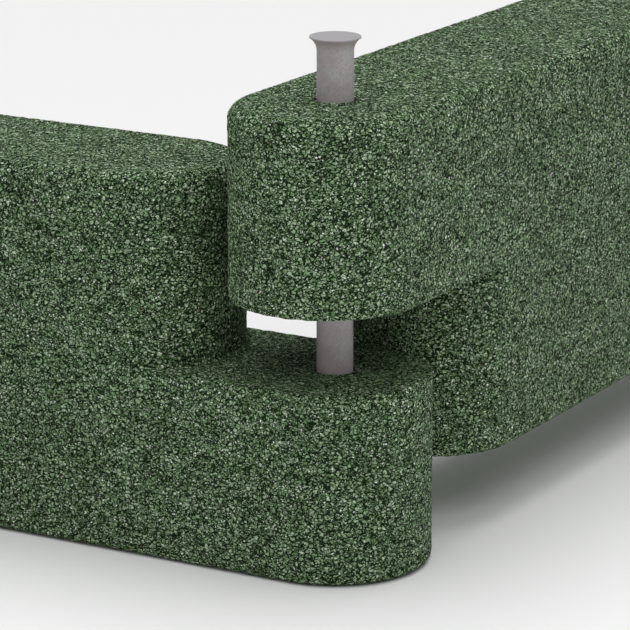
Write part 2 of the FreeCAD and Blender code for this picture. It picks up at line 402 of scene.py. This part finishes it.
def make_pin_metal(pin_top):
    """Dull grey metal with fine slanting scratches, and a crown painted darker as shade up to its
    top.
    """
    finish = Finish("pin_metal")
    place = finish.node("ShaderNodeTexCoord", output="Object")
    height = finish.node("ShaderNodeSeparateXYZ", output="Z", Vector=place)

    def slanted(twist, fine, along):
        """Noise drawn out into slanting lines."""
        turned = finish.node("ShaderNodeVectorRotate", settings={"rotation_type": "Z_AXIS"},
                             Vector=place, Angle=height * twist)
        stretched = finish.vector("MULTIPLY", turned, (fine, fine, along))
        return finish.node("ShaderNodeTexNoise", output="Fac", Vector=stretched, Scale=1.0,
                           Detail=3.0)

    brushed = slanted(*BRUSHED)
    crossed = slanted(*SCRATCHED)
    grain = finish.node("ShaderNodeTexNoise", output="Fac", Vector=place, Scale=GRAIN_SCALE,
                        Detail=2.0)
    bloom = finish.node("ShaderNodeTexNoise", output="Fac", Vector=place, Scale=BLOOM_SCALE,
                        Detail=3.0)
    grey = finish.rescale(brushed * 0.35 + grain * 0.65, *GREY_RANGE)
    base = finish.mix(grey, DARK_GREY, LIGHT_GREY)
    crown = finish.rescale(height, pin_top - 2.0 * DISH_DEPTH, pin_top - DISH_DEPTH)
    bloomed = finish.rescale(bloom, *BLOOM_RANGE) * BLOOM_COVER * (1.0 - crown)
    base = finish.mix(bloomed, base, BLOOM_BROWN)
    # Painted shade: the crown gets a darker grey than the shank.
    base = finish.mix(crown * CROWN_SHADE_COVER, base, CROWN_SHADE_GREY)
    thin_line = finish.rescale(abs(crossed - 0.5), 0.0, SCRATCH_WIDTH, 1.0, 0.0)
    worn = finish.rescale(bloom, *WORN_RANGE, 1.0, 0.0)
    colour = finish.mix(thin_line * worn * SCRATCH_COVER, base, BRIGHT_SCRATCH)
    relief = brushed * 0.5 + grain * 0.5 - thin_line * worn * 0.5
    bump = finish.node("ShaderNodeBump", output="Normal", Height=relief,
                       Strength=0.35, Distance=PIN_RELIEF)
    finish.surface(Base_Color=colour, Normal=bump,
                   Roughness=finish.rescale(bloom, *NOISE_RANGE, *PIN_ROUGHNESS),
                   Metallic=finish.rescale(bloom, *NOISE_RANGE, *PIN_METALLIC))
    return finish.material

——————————

* REQUIRED TASK
Repeat the material above in full, exactly as it stands.

* ANSWER FOR THIS EXERCISE
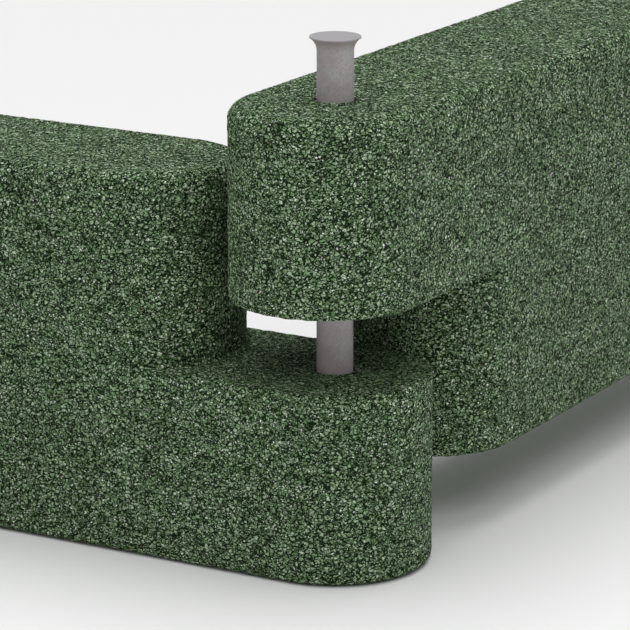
Write part 2 of the FreeCAD and Blender code for this picture. It picks up at line 402 of scene.py. This part finishes it.
def make_pin_metal(pin_top):
    """Dull grey metal with fine slanting scratches, and a crown painted darker as shade up to its
    top.
    """
    finish = Finish("pin_metal")
    place = finish.node("ShaderNodeTexCoord", output="Object")
    height = finish.node("ShaderNodeSeparateXYZ", output="Z", Vector=place)

    def slanted(twist, fine, along):
        """Noise drawn out into slanting lines."""
        turned = finish.node("ShaderNodeVectorRotate", settings={"rotation_type": "Z_AXIS"},
                             Vector=place, Angle=height * twist)
        stretched = finish.vector("MULTIPLY", turned, (fine, fine, along))
        return finish.node("ShaderNodeTexNoise", output="Fac", Vector=stretched, Scale=1.0,
                           Detail=3.0)

    brushed = slanted(*BRUSHED)
    crossed = slanted(*SCRATCHED)
    grain = finish.node("ShaderNodeTexNoise", output="Fac", Vector=place, Scale=GRAIN_SCALE,
                        Detail=2.0)
    bloom = finish.node("ShaderNodeTexNoise", output="Fac", Vector=place, Scale=BLOOM_SCALE,
                        Detail=3.0)
    grey = finish.rescale(brushed * 0.35 + grain * 0.65, *GREY_RANGE)
    base = finish.mix(grey, DARK_GREY, LIGHT_GREY)
    crown = finish.rescale(height, pin_top - 2.0 * DISH_DEPTH, pin_top - DISH_DEPTH)
    bloomed = finish.rescale(bloom, *BLOOM_RANGE) * BLOOM_COVER * (1.0 - crown)
    base = finish.mix(bloomed, base, BLOOM_BROWN)
    # Painted shade: the crown gets a darker grey than the shank.
    base = finish.mix(crown * CROWN_SHADE_COVER, base, CROWN_SHADE_GREY)
    thin_line = finish.rescale(abs(crossed - 0.5), 0.0, SCRATCH_WIDTH, 1.0, 0.0)
    worn = finish.rescale(bloom, *WORN_RANGE, 1.0, 0.0)
    colour = finish.mix(thin_line * worn * SCRATCH_COVER, base, BRIGHT_SCRATCH)
    relief = brushed * 0.5 + grain * 0.5 - thin_line * worn * 0.5
    bump = finish.node("ShaderNodeBump", output="Normal", Height=relief,
                       Strength=0.35, Distance=PIN_RELIEF)
    finish.surface(Base_Color=colour, Normal=bump,
                   Roughness=finish.rescale(bloom, *NOISE_RANGE, *PIN_ROUGHNESS),
                   Metallic=finish.rescale(bloom, *NOISE_RANGE, *PIN_METALLIC))
    return finish.material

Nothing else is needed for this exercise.